Ce matin, un ami m'interroge :
xxx se plaint
régulièrement de ne pas pouvoir faire ou rattraper ses pates brisées,
même en suivant scrupuleusement (dit-elle) des recettes :
1) soit la pâte ne s'étale pas bien, se casse à l'étalement
2) soit elle s'effrite (sable ?) complètement après cuisson
De sorte qu'un rappel de la physicochimie des pâtes sablées/brisées/feuilletées serait fort utile!
Pour
faire simple, il faut d'abord distinguer les pâtes faites de nombreuses
couches très minces, que nous dirons "feuilletées", et les pâtes d'un
seul tenant, plus ou moins friables, parmi lesquelles nous devrons
distinguer les pâtes brisées et les pâtes sablées.
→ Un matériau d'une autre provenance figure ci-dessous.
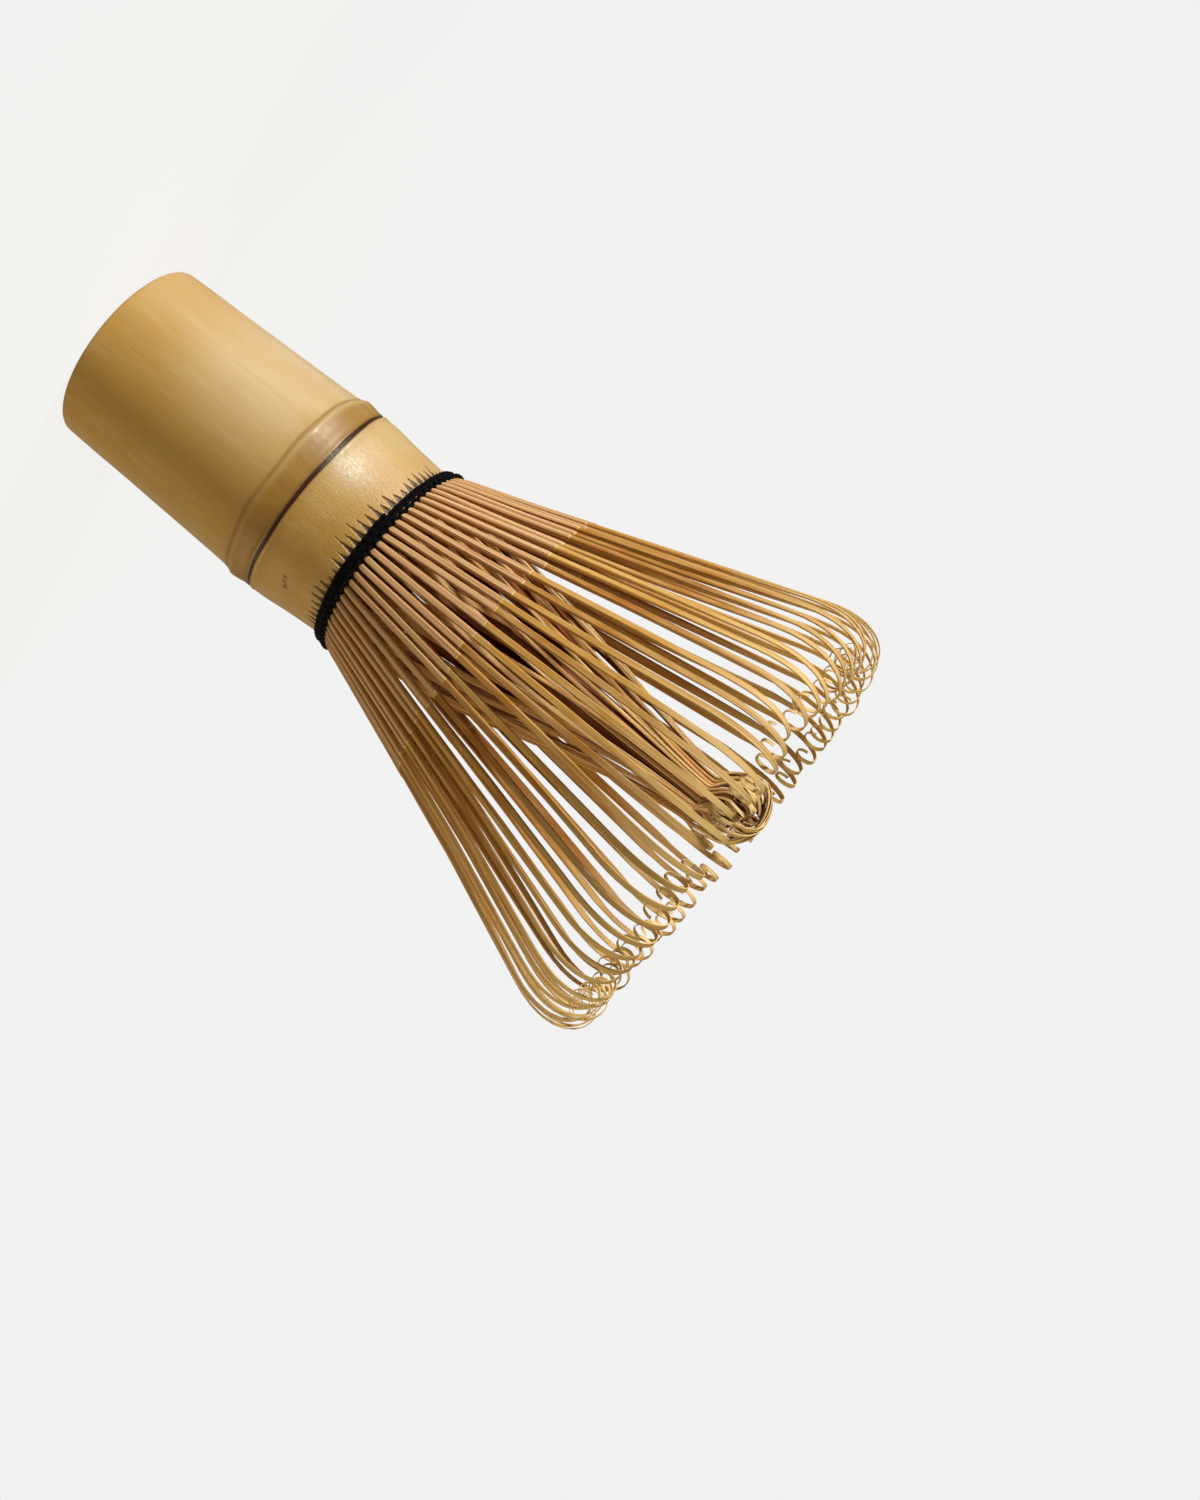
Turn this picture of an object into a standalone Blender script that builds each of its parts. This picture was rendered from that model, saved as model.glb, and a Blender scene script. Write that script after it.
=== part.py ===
"""Bamboo tea whisk (chasen), standing on the cut end of its handle with the tines up.

Frame: origin at the centre of the handle's cut end, +Z along the culm towards the tine tips.
Lengths are in metres, angles in degrees unless a name says otherwise.

The real whisk is one length of bamboo culm and one thread. Above the thread the culm's wall is split
into a ring of outer tines that flare and curl inwards, and a ring of inner tines that gather into a
bundle. Here the culm, the two runs of the thread and each strip of the split wall are separate solids:
an outer strip carries six tines and an inner strip twelve, joined at their root as in the culm.
"""

import math

import bmesh
import bpy
from mathutils import Matrix, Vector

# Culm (handle, node and collar)
CULM_SIDES = 36
CULM_WALL = 0.0035
COLLAR_WALL = 0.0018
END_RADIUS = 0.0133
END_CHAMFER = 0.0005
NODE_Z = 0.0303
NODE_RADIUS = 0.0146
GROOVE_Z = 0.0343
GROOVE_DEPTH = 0.0004
SEPTUM_BOTTOM_Z = 0.0305
SEPTUM_THICKNESS = 0.0022
COLLAR_FLOOR_Z = 0.0365
COLLAR_TOP_Z = 0.0443
COLLAR_TOP_RADIUS = 0.0134

# Split wall above the collar
TINE_COUNT = 72
TINES_PER_OUTER_STRIP = 6
TINES_PER_INNER_STRIP = 12
FIT_GAP = 0.0003
ROOT_BOTTOM_Z = COLLAR_TOP_Z + FIT_GAP
ROOT_TOP_Z = 0.0468
HINGE_Z = 0.0457
OUTER_ROOT_RADIUS = 0.0134
OUTER_ROOT_THICKNESS = 0.0006
INNER_ROOT_RADIUS = 0.0123
INNER_ROOT_THICKNESS = 0.0006
OUTER_TINE_WIDTH = 0.00085
INNER_TINE_ROOT_WIDTH = 0.00074
INNER_TINE_TIP_WIDTH = 0.00034

# Outer tines: a short lift over the thread, a straight flare, then a curl that tightens to the tip
LIFT_Z = 0.0490
LIFT_RADIUS = 0.01490
FLARE_ANGLE = 20.0
FLARE_TOP_Z = 0.0978
CURL_TURN = 345.0
CURL_STEPS = 9
CURL_FIRST_RADIUS = 0.0060
CURL_LAST_RADIUS = 0.0019
CURL_TIGHTENING = 2.0
OUTER_TIP_THICKNESS = 0.00026

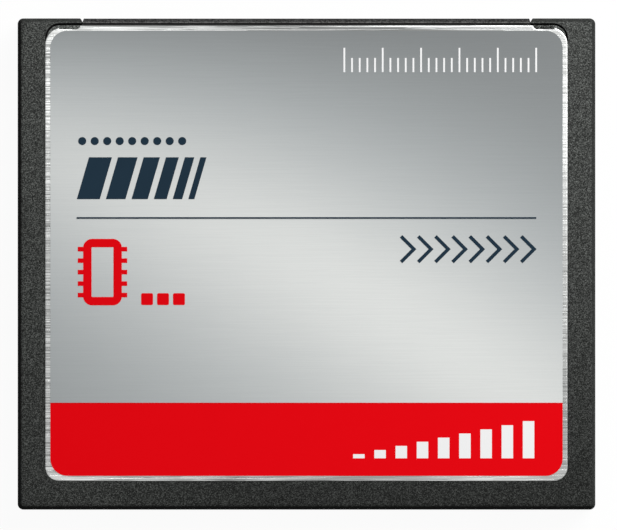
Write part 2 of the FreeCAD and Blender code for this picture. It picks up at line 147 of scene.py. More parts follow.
@dataclass
class Solid:
    """Vertices and faces of one mesh, gathered surface by surface."""

    points: list[np.ndarray] = field(default_factory=list)
    faces: list[np.ndarray] = field(default_factory=list)
    count: int = 0

    def add(self, points: np.ndarray, *faces: np.ndarray) -> None:
        """Add one surface, in millimetres.

        Args:
            points: Vertices as rows of X, Y, Z.
            faces: Arrays of faces that number these vertices from zero.
        """
        self.points.append(points)
        self.faces.extend(block + self.count for block in faces)
        self.count += len(points)

    def add_loft(self, rings: np.ndarray) -> None:
        """Add the surface through closed rings, shut by one face at each end.

        Args:
            rings: Array of rings by points by X, Y, Z.
        """
        rows, points, _ = rings.shape
        first = np.arange(points)[None, :]
        last = first + (rows - 1) * points
        self.add(rings.reshape(-1, 3), band_quads(rows, points), first, last)

    def mesh(self, name: str) -> bpy.types.Mesh:
        """Make the gathered surfaces one mesh, doubles merged and faces turned outwards.

        Args:
            name: Name of the mesh.

        Returns:
            The mesh, in metres.
        """
        made = bpy.data.meshes.new(name)
        faces = [row for block in self.faces for row in block.tolist()]
        made.from_pydata((np.concatenate(self.points) * MM).tolist(), [], faces)
        work = bmesh.new()
        work.from_mesh(made)
        bmesh.ops.remove_doubles(work, verts=work.verts, dist=WELD)
        bmesh.ops.recalc_face_normals(work, faces=work.faces)
        work.to_mesh(made)
        work.free()
        return made

    def piece(self, name: str, slot: Slot, sharp_angle: float = 0.0) -> bpy.types.Object:
        """Make the gathered surfaces one finished object that rides with the card.

        Args:
            name: Name of the piece.
            slot: Record slot that the piece takes its finish from.
            sharp_angle: Angle in degrees past which an edge is sharp on a smooth
                piece. Without it the faces are flat.

        Returns:
            The new object, at the origin.
        """
        mesh = self.mesh(name)
        if sharp_angle:
            mesh.shade_smooth()
            mesh.set_sharp_from_angle(angle=math.radians(sharp_angle))
        else:
            mesh.shade_flat()
        made = add_object(name, mesh)
        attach(made, BODY)
        paint(made, FINISHES[slot])
        log.info("%s: %d faces", name, len(mesh.polygons))
        return made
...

Commençons pas les pâtes feuilletées
Au
début, il y a la pâte, que l'on fait simplement en malaxant de la
farine avec de l'eau. A noter que cette farine peut venir de blé, de
riz, de maïs, mais aussi de châtaigne, de blé noir, de lentilles, et de
bien d'autres produits qui contiennent de l'amidon.
Quand la
farine est de blé, le malaxage produit un "réseau", comme un
échaffaudage volumineux qui emprisonnerait les grains d'amidon. Ce que
l'on peut voir en faisant d'abord une pâte bien travaillée, puis en
malaxant doucement cette dernière dans de l'eau a: on voit une poudre
blanche se séparer d'une sorte de "filet" mou. Il y a deux siècles, on a
nommé respectivement amidon et gluten ces matières.
Mais revenons
à notre pâton : quand on l'étale, le filet de gluten s'étire, et l'on
peut, s'il est bien établi (parce qu'on l'aura travaillé beaucoup),
étirer la pâte en une couche très mince, qui couvre la table de la
cuisine. Puis, en déposant des pommes (par exemple) et en roulant la
pâte autour comme on fait d'une momie, on obtient un grand nombre de
couches de pâte, qui vont devenir croustillantes à la cuisson : c'est la
recette du strudel, de la croustade ou du pastis gascon, les ancêtres
de la pâte feuilletée.
Pour la pâte feuilletée, on obtient un
résultat supérieur avec bien moins de travail : on enferme du beurre
dans de la pâte, puis on étend et on plie en trois, on étend et on plie
en trois, six fois de suite, ce qui conduit à 730 couches de pâte
séparées par 729 couches de beurre. Ainsi, à la cuisson, on a
immédiatement 730 couches croustillantes très minces : c'est la pâte
feuilletée.
Puis les pâtes brisées et sablées
Si l'on se contente de faire la masse de pâte d'un seul tenant, alors il faut penser qu'il y a deux cas extrêmes :
- soit on disperse les grains de farine dans le beurre
- soit on disperse le beurre dans le réseau de gluten qu'on aura obtenue en malaxant d'abord la farine avec l'eau.
Dans
le premier cas, on a quelque chose de sableux, de friable : les grains
de farine sont "cimentés" par le beurre, qui font à la cuisson et
reprend au refoidissement... à condition qu'il ne fasse pas trop chaud.
C'est la pâte sablée.
Dans le deuxième cas, on a quelque chose de dur, qui se tient, mais qui manque de friabilité. C'est la pâte brisée.
D'où
la réponse aux problèmes de notre amie : si la pâte est friable, ou
bien si la pâte s'effrite après cuisson c'est que le réseau de gluten
n'est pas suffisant, ou bien que le beurre n'est pas assez dur. Cela
peut découler soit d'une insuffisance de gluten dans la farine, soit
d'une température excessive, soit d'un travail insuffisant de la pâte
(je rappelle qu'il faut "fraser" la pâte, à savoir la presser contre le
plan de travail à l'aide de la paume de la main).
Quant
à inventer de nouvelles pâtes à partir de ces connaissances, c'est
évidemment facile... mais je vous renvoie à mon livre "Mon histoire de
cuisine", aux éditions Belin.
Vient de paraître aux Editions
de la Nuée Bleue : Le terroir à toutes les sauces (un traité de la
jovialité sous forme de roman, agrémenté de recettes de cuisine et de
réflexions sur ce bonheur que nous construit la cuisine)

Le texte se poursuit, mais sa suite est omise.